Of course I had a photo opp with the famous Mickey and Minnie, and though I couldn’t resist making an aside about the sexual advances I endured during Mickey’s embrace, it was my only snarky comment of the night. That’s because before I could stop myself I started to have a blast. As the night sped by, I let go of the suspicious energy I’d been carrying all week, and I immersed myself in the full Disney experience. I ran through the park, jumping on my tip-toes, laughing, shouting out “look, it’s Donald!” I could feel the smile permanently pasted on my face the entire time, and looking around at all the (mostly) adults there, I wasn’t the only one. At every turn another delight was proffered – a just-baked chocolate chip cookie, cheesecake served in a creative plastic dispenser (my editor was off, “It’s a cheesecake tampon!” I shouted, causing even the Disney server to laugh.) An amazing projection show that dressed the Magic Kingdom’s castle in forty different costumes and colors, sent stars and photographs tumbling out its windows, an animated performance that dropped everyone’s jaw to the ground. And if that wasn’t stunning enough, the finale of fireworks left everyone buzzing.

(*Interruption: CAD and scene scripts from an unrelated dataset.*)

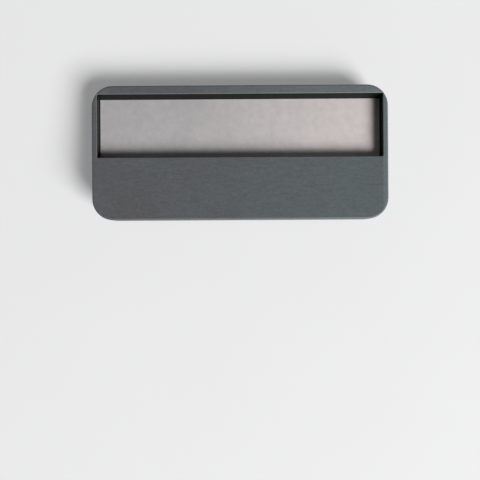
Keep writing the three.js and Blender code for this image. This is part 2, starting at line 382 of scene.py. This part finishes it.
half_width, half_height, face_front = plate_high
window_right = half_width - WINDOW_SIDE_MARGIN
window_top = half_height - WINDOW_TOP_MARGIN
window_bottom = window_top - WINDOW_HEIGHT
badge_outline = rounded_rectangle(-half_width, -half_height, half_width, half_height, CORNER_RADIUS)
window_outline = rounded_rectangle(
    -window_right, window_bottom, window_right, window_top, WINDOW_CORNER_RADIUS
)
edge_foot = face_front - WINDOW_EDGE_ROUND
window_edge = [
    (-WINDOW_EDGE_ROUND * (1 - math.cos(angle)), edge_foot + WINDOW_EDGE_ROUND * math.sin(angle) + CUT_LIFT)
    for angle in quarter_turn()
]
label_front = box_within(flat_place, "label_insert")[1].z
groove_ceiling = label_front + CARD_CLEARANCE
window_sides = [(0, label_front), *window_edge, (-WINDOW_EDGE_ROUND, face_front + CUT_OVERRUN)]


def sloped_at_top(point):
    """A point of the window's cutter, moved so that its top wall leans in towards the label."""
    if point.y < (window_top + window_bottom) / 2:
        return point
    depth = max(edge_foot - point.z, 0) / (edge_foot - label_front)
    return point - Vector((0, WINDOW_TOP_SLOPE * depth, 0))


groove_top = half_height - CARD_GROOVE_MARGIN
groove_outline = rounded_rectangle(
    -window_right, window_bottom, window_right, groove_top, WINDOW_CORNER_RADIUS
)
blank = plate([(badge_outline, GROOVE_ROUND, FACE_RIM_ROUND)], PARTING_Z, face_front)
window_cutter = turned(stack(window_outline, window_sides), sloped_at_top)
groove_cutter = stack(groove_outline, [(0, PARTING_Z - CUT_OVERRUN), (0, groove_ceiling)])
face_bm = cut(blank, window_cutter, groove_cutter)
for face in face_bm.faces:
    x, y, z = face.calc_center_median()
    in_window = abs(x) < window_right + CUT_LIFT and window_bottom - CUT_LIFT < y < window_top + CUT_LIFT
    is_underside = max(vertex.co.z for vertex in face.verts) < PARTING_Z + FLAT_HOLD
    face.material_index = int(is_underside or (in_window and z < edge_foot))
bare_black = bare_finish()
finished_piece("face_plate_moulding", face_bm, [slate_finish(), bare_black], "face_plate")


# Label
# A thin card with a smooth silver-grey front and a white back, which fills the window and lies on the back
# moulding at the bottom of it, its top edge held in the groove. It is the blank that a name is printed on.
LABEL_SIDE_GAP = 0.1
LABEL_BOTTOM_GAP = 0.05
LABEL_CORNER_RADIUS = 0.2
LABEL_ROUND = 0.05
LABEL_LIFT = 0.01
# Painted light: the silver front is painted darker on the left and lighter on the right, for light falling
# from the right.
SILVER_PAINTED_SHADE_LEFT = (0.45, 0.435, 0.44, 1)
SILVER_PAINTED_LIGHT_RIGHT = (0.7, 0.635, 0.622, 1)
SILVER_PAINTED_LIGHT_SPAN = (-14, 36)
SILVER_DRIFT = (-0.1, 0.1)
PATCH_TONES = (0.95, 1.05)
GRAIN_TONES = (0.98, 1.02)
CARD_WHITE = (0.83, 0.83, 0.82, 1)
FIBRE_TONES = (0.97, 1.0)


def silver_finish():
    silver = Finish("silver_label_face")
    clouds = silver.noise(per_mm=0.09, detail=3)
    patches = silver.noise(per_mm=0.7, detail=3, roughness=0.6)
    grain = silver.noise(per_mm=5)
    # Painted light: darker to the left, lighter to the right.
    left_to_right = silver.maths("ADD", silver.along("X", *SILVER_PAINTED_LIGHT_SPAN), silver.ranged(clouds, *SILVER_DRIFT))
    tone = silver.product(silver.ranged(patches, *PATCH_TONES), silver.ranged(grain, *GRAIN_TONES))
    silver.shade(
        Base_Color=silver.brightened(silver.mixed(left_to_right, SILVER_PAINTED_SHADE_LEFT, SILVER_PAINTED_LIGHT_RIGHT), tone),
        Specular_IOR_Level=0.2,
        Roughness=silver.ranged(grain, 0.66, 0.72),
        Normal=silver.bump(grain, depth_mm=0.002),
    )
    return silver.material


def card_finish():
    card = Finish("white_card_back")
    fibres = card.noise(per_mm=3, detail=4, roughness=0.7)
    card.shade(
        Base_Color=card.brightened(CARD_WHITE, card.ranged(fibres, *FIBRE_TONES)),
        Roughness=0.8,
        Normal=card.bump(fibres, depth_mm=0.01),
    )
    return card.material


label_right = window_right - LABEL_SIDE_GAP
label_top = groove_top - LABEL_SIDE_GAP
label_bottom = window_bottom + LABEL_BOTTOM_GAP
label_outline = rounded_rectangle(-label_right, label_bottom, label_right, label_top, LABEL_CORNER_RADIUS)
label_bm = plate([(label_outline, LABEL_ROUND, LABEL_ROUND)], PARTING_Z + LABEL_LIFT, label_front)
for face in label_bm.faces:
    face.material_index = int(face.calc_center_median().z < label_front - LABEL_ROUND)
finished_piece("label_card", label_bm, [silver_finish(), card_finish()], "label_insert")


# Back moulding
# A flat black plate as big as the face, matte from a fine spark texture. A slot goes through it under each
# pocket clip. A push-out tongue, which presses on the label, stands in a wider opening, hinged on a groove
# across its root and thinned at its tip.
BACK_RIM_ROUND = 0.28
SLOT_EDGE_ROUND = 0.1
CLIP_FROM_END = 6.65
SLOT_HALF_WIDTH = 3.4
SLOT_TOP_MARGIN = 1.0
SLOT_LENGTH = 24.7
SLOT_CORNER_RADIUS = 0.3
TONGUE_ROOT_X = 7.6
TONGUE_TIP_X = -9.9
TONGUE_ROOT_WIDTH = 7.6
TONGUE_TIP_WIDTH = 7.1
TONGUE_CORNER_RADIUS = 0.4
OPENING_TOP_MARGIN = 2.0
OPENING_SIDE = 2.05
OPENING_END = 3.3
OPENING_BULGE = 1.9
BULGE_STEPS = 24
HINGE_GROOVE = (5.9, 6.75)
HINGE_GROOVE_DEPTH = 0.7
HINGE_GROOVE_ROUND = 0.18
TIP_CHAMFER_LENGTH = 1.2
TIP_CHAMFER_DEPTH = 0.4
CUTTER_ROUND = 0.02
MOULD_BLACK = (0.0152, 0.0102, 0.0158, 1)
MOULD_GREY = (0.0245, 0.0192, 0.0262, 1)
MOTTLE_BAND = (0.36, 0.64)
SPARK_TONES = (0.92, 1.09)
SCUFF_TONES = (0.86, 1.16)
# The paler colour of the scuffs, and of the clips' painted highlight at the tip and painted sheen at the
# bend.
SCUFF_AND_SHEEN_PALE = (0.075, 0.07, 0.07, 1)
SCUFF_BAND = (0.64, 0.72)


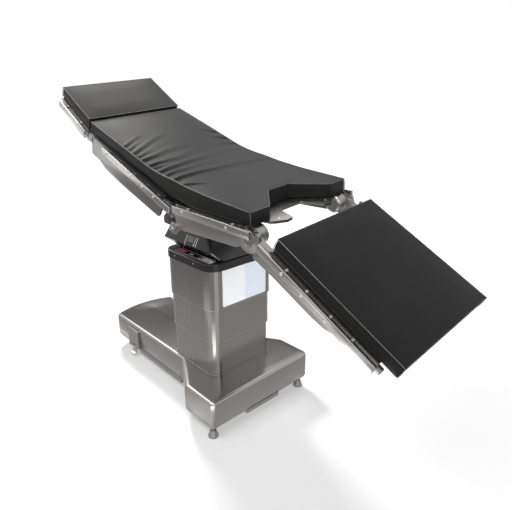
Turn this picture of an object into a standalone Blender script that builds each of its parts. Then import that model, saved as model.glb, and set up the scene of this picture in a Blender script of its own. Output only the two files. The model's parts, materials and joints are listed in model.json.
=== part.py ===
"""Mobile operating table: telescopic column on a T-shaped base, tilting head, jointed top.

Metres, +Z up, +X towards the leg end, -Y the side with the controls. The origin lies on the
floor under the middle of the whole table's box. The table stands in a working position: column
nearly up, top tilted sideways, back and head raised, legs lowered.
"""

import math

import bmesh
import bpy
from mathutils import Matrix, Vector

# Where the column stands from the origin
COLUMN_X = -0.1125
COLUMN_Y = 0.0158

# Clearances
TOUCH_GAP = 0.0003
RUN_GAP = 0.0006
SLIDE_GAP = 0.0008

# Base shell
BASE_HEAD_X = -0.742
BASE_FOOT_X = 0.302
BASE_NARROW_HALF = 0.186
BASE_WIDE_HALF = 0.304
BASE_WIDE_START_X = 0.113
BASE_DIAGONAL_LENGTH = 0.192
BASE_END_BULGE = 0.040
BASE_CORNER_RADIUS = 0.032
BASE_BOTTOM_Z = 0.070
BASE_EDGE_Z = 0.1915
BASE_EDGE_RADIUS = 0.011
BASE_WALL = 0.004
BASE_ROOF_THICKNESS = 0.022
RIDGE_RISE = 0.007
RIDGE_END_GAP = 0.060
CROWN_RISE = 0.0035

# Chassis inside the shell
CHASSIS_INSET = 0.012
CHASSIS_BOTTOM_Z = 0.112
CHASSIS_TOP_Z = 0.150
SKIRT_HEAD_X = -0.505
SKIRT_FOOT_X = -0.105
SKIRT_BOTTOM_Z = 0.032
SKIRT_THICKNESS = 0.008
FRONT_BOX_HALF = 0.100
FRONT_BOX_BOTTOM_Z = 0.040
FRONT_BOX_DEPTH = 0.090

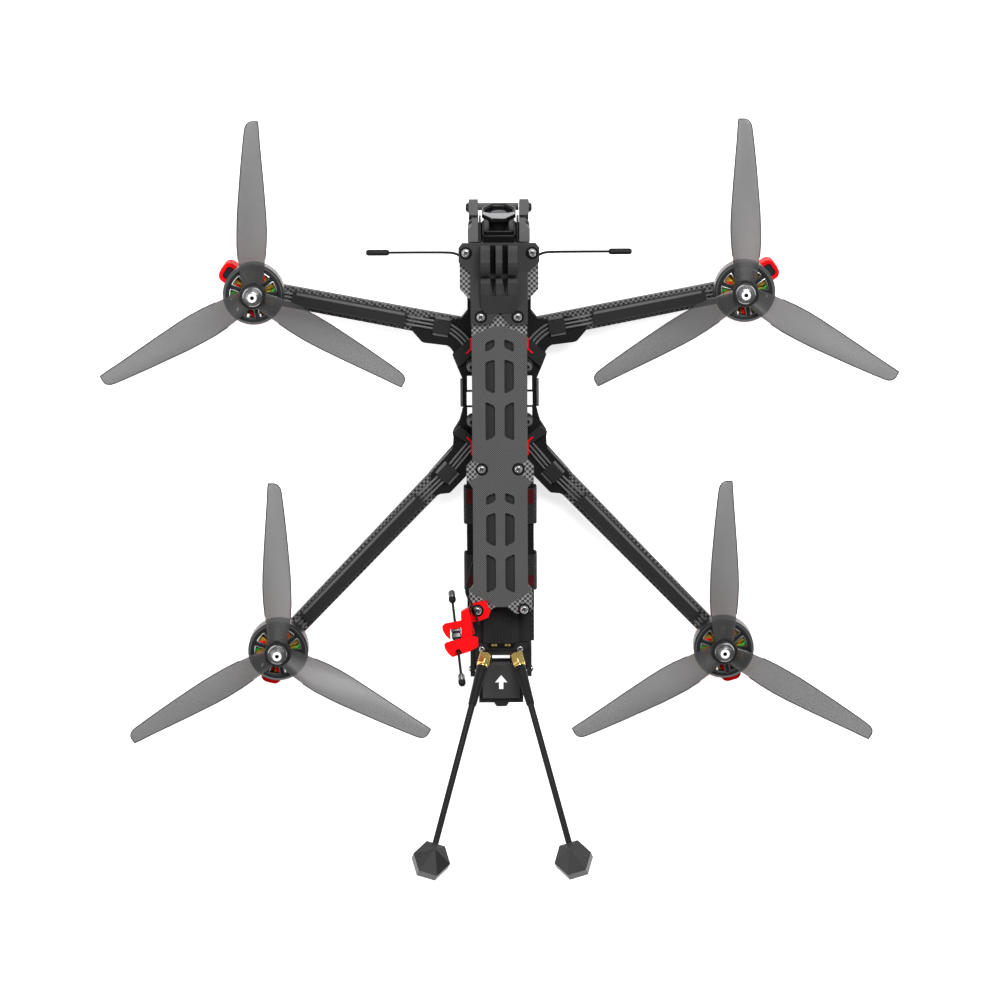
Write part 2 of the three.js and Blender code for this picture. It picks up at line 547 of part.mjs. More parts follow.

This is what Walt Disney had in mind, I suppose. Certainly his world was designed to delight children, but he must have known how it would be just as important – and a much harder a task – to delight their parents and any other adults who found themselves, sometimes begrudgingly, in his park. At Disney last week I relearned something I purported to know: how to play. Not just going through the motions and being a little bit playful, but giving into the magic and surrendering willingly to the child inside.

I hadn’t mentioned to Short-pants and Buddy-roo that I was going to Disney. It felt wrong to boast about such a treat to them, and you may recall I wasn’t that enthusiastic about going. But now I’m thinking a visit to Disneyland Paris is imminent. I’m even dreaming of a Disney cruise as a future vacation. (They christened a new boat this week, too.) Who knew I could come around to being so enthusiastic? Maybe that extra little hug from Mickey was all it took to be seduced by the Disney magic.